当初は難色を示されたものの、これまでの取引実績と品質への信頼を背景に、少しずつ条件改善を勝ち取ったそうです。
また、新規取引先の与信管理を徹底し、回収遅延が発生しそうな場合は早期にアラートを出す仕組みを構築。
地道な取り組みですが、これにより売掛金の回収遅延が大幅に減少し、資金繰りに余裕が生まれたといいます。
名古屋のベンチャーが活用した制度融資の実態
愛知県名古屋市で創業したあるIT系製造ベンチャーは、創業初期の運転資金確保に苦労していました。
そこで目を付けたのが、日本政策金融公庫の「新創業融資制度」と、愛知県の信用保証協会保証付きの制度融資でした。

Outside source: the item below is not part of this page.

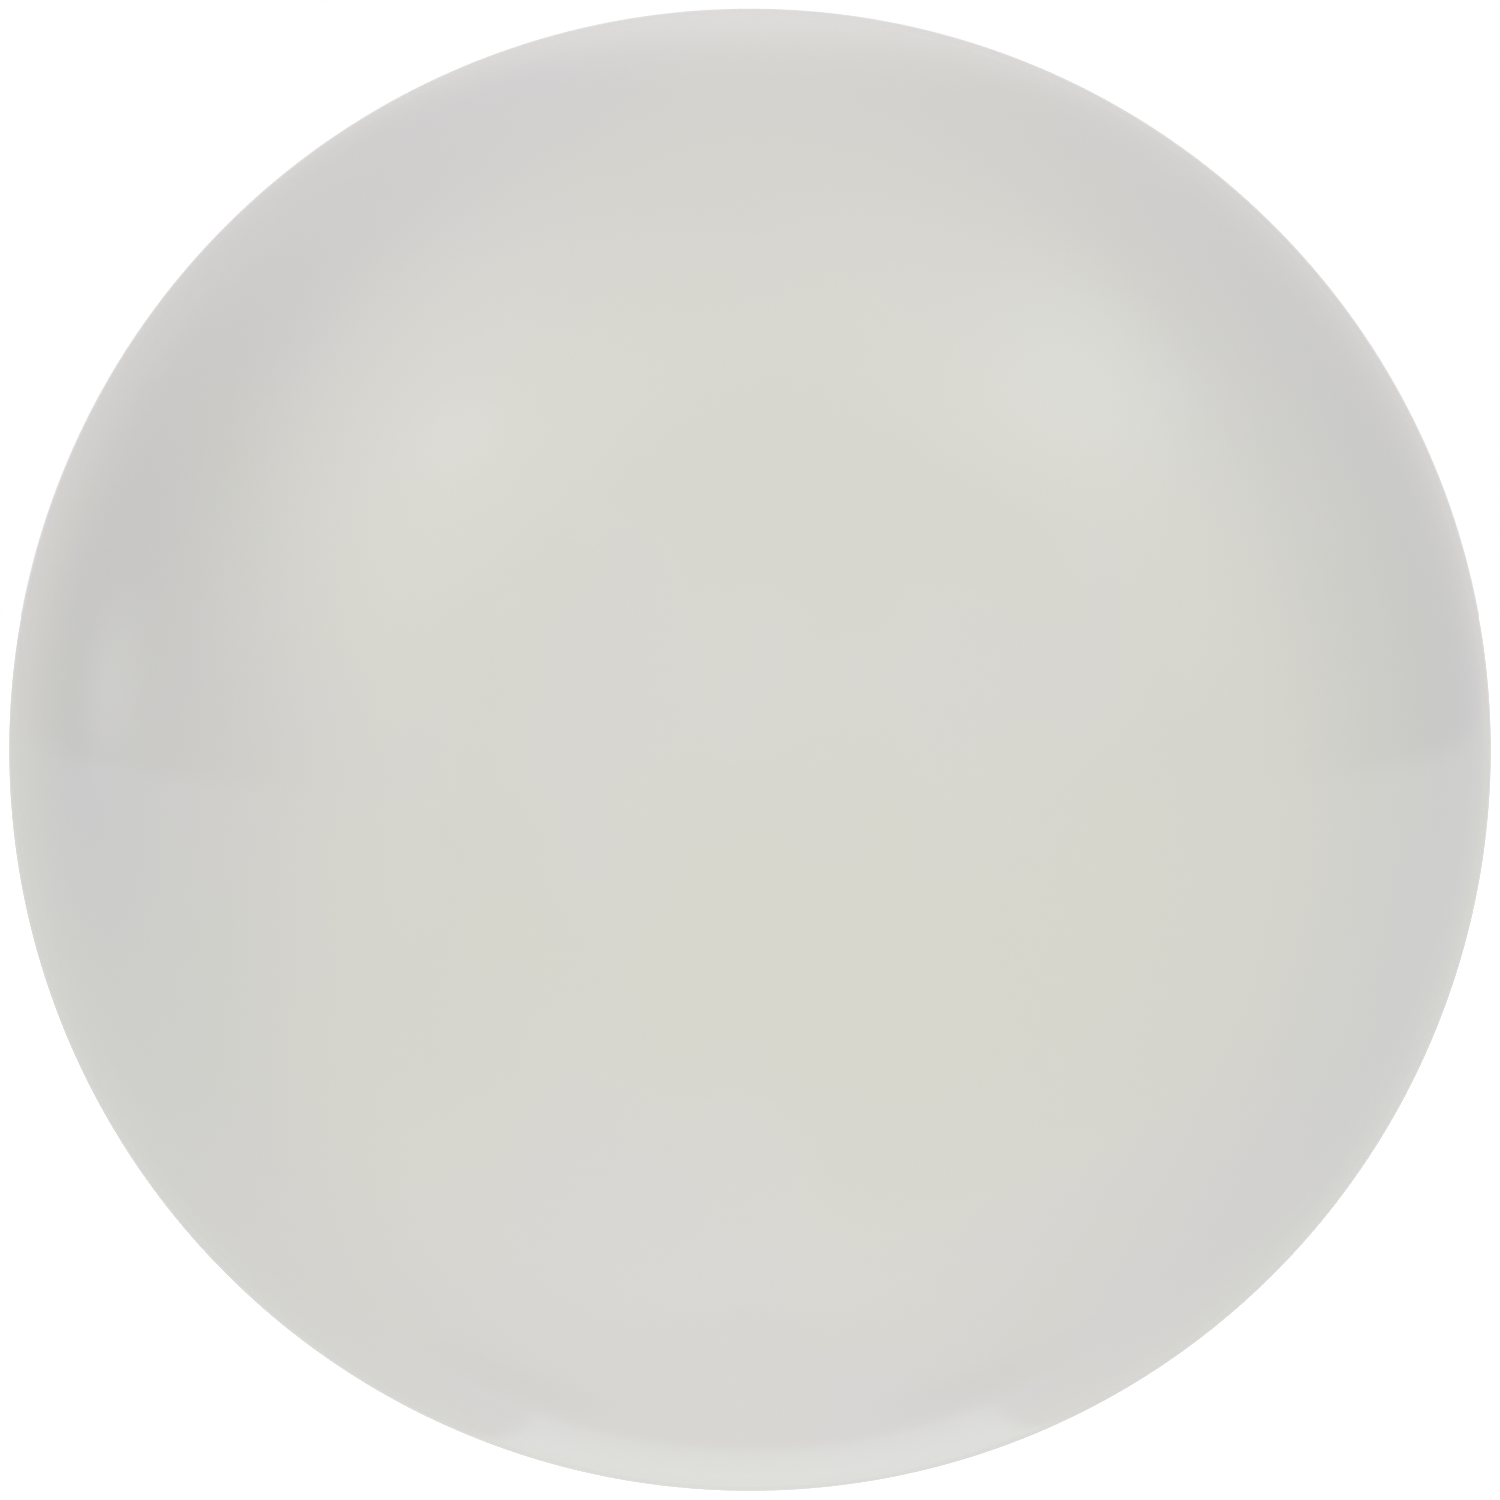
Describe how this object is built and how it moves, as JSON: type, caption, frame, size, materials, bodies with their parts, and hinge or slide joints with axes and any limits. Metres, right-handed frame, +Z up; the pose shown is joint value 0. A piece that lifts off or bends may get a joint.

綿密な事業計画書を作成し、専門家のアドバイスも受けながら申請。
無事、融資実行に至り、その資金を元手に開発体制を強化し、事業を軌道に乗せることに成功しました。
担当者は、「あの時の制度融資がなければ、今の会社はなかったかもしれない」と語っています。
誤解を解いた結果、ファクタリングを命綱にしたケース
ある部品メーカーでは、急な大口受注が舞い込みましたが、材料の仕入れ資金が不足。
銀行融資の審査には時間がかかり、このままでは絶好のビジネスチャンスを逃してしまう状況でした。
当初、経営者はファクタリングに対して「手数料が高い」「取引先に知られたくない」といったネガティブなイメージを持っていました。
しかし、複数のファクタリング会社に相談し、2社間ファクタリング(取引先に通知せずに売掛金を現金化する方法)の仕組みや手数料について詳しく説明を受ける中で、誤解が解けていきました。
結果的に、迅速な資金調達が可能なファクタリングを利用することで、無事に材料を仕入れ、受注に対応。
「あの時、ファクタリングという選択肢があったからこそ、会社は救われた」と、今ではその有効性を実感しているそうです。
まさに、状況によっては「命綱」となり得るのです。
まとめ
キャッシュフローの改善は、一朝一夕に達成できるものではありません。
しかし、日々の業務の中で「お金が動く現場」に意識を向け、小さな改善を積み重ねていくことが何よりも大切です。
帳簿上の数字を追いかけるだけでなく、なぜその数字になっているのか、その背景にある「現場の動き」に目を向けてください。
売掛金の回収が遅れているなら、なぜ遅れているのか。
固定費が高いなら、何にどれくらいかかっているのか。
その「なぜ」を突き詰めることが、改善の第一歩です。
経理担当者の皆様は、会社のお金の流れを最もよく把握できる立場にいます。
その専門的な視点から、経営者に対して積極的にキャッシュフロー改善策を提案していくことが、会社全体の成長を支えることに繋がります。
本記事でお伝えした3つの視点や現場事例が、皆様にとって「使える実感」のある知識となり、明日からの資金繰り改善の一助となれば幸いです。
私も、引き続き現場目線での情報発信を続けてまいります。